Maybe it’s something inseparable from generational relationships. We only know a fraction of what our parents have been through. We’ve seen their mistakes, but usually not the efforts they made to improve on the job their parents did. More than we care to admit, they’ve been where we are, and at the same time, nobody truly knows you like yourself. It’s two faces looking at each other in a mirror, both thinking they are the one who truly knows.

Banyan Moon leaves me with a very similar feeling that The Joy Luck Club left in me, doing an impeccable job of showing you that there’s always something more you don’t know about someone, even someone as close as a parent or a child. There’s always some distance that requires empathy and grace to cross.
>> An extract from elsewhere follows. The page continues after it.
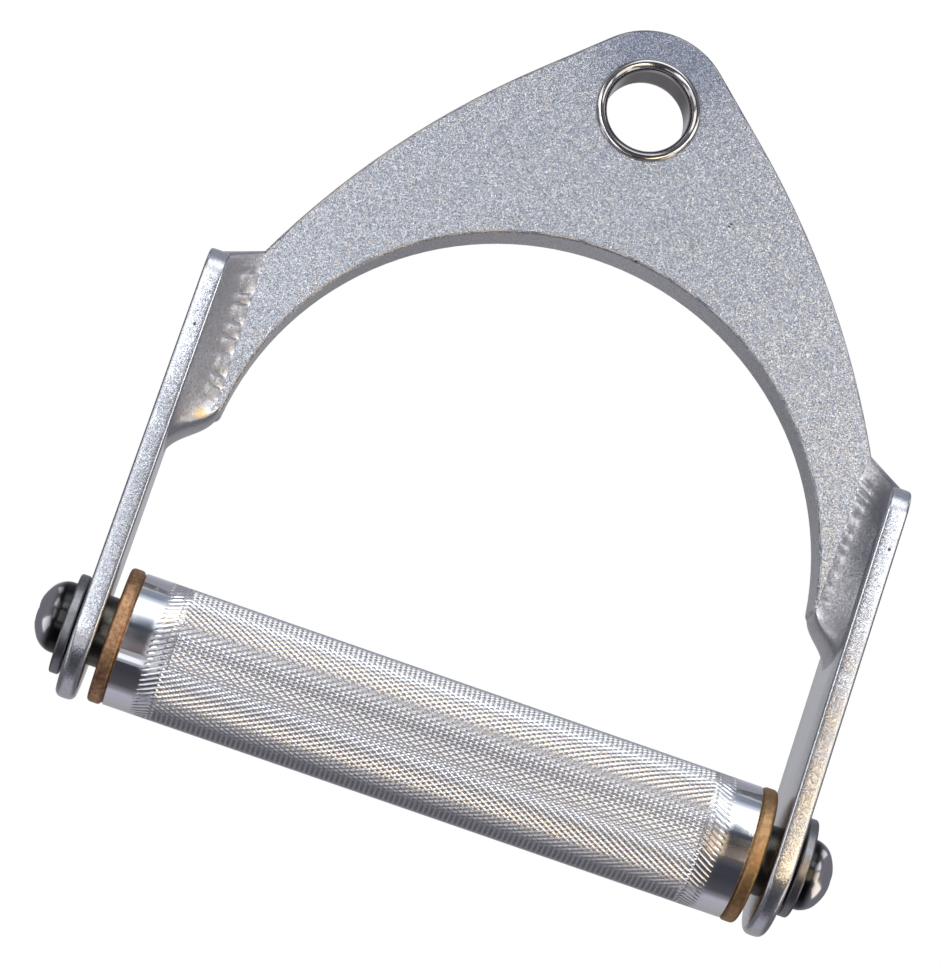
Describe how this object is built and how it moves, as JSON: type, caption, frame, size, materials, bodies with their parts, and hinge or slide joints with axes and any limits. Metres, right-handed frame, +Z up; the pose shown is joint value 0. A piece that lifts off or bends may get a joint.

What I think I loved most about Banyan Moon is the hope that it holds for crossing that distance that can feel insurmountable, or at least not letting the distance grow until the other side fades across the horizon. It tackles themes through a specific cultural lens that are so universal, that a trio of Vietnamese women through the generations feels as close to me as my own family. We deal with so many similar problems, trying to carve out a slightly better life for our children than we got, and it’s a problem that our parents faced and their parents before them. It’s a link that ties us all together.

Thao Thai walks a tightrope through this story, and I have to say that I haven’t read a book with such a satisfying ending in quite a long time. Out of the many many fractured possible endings, for me, the one Thao Thai weaves is the perfect one.

Many, many sentences in this book are fantastic, but this one sticks out, succinctly describing in 25 words what humans have struggled with communicating and understanding for thousands of years:


“Not all stories have to be neat. Some can be messy and unfinished, and we can let other people pick up the line for us.”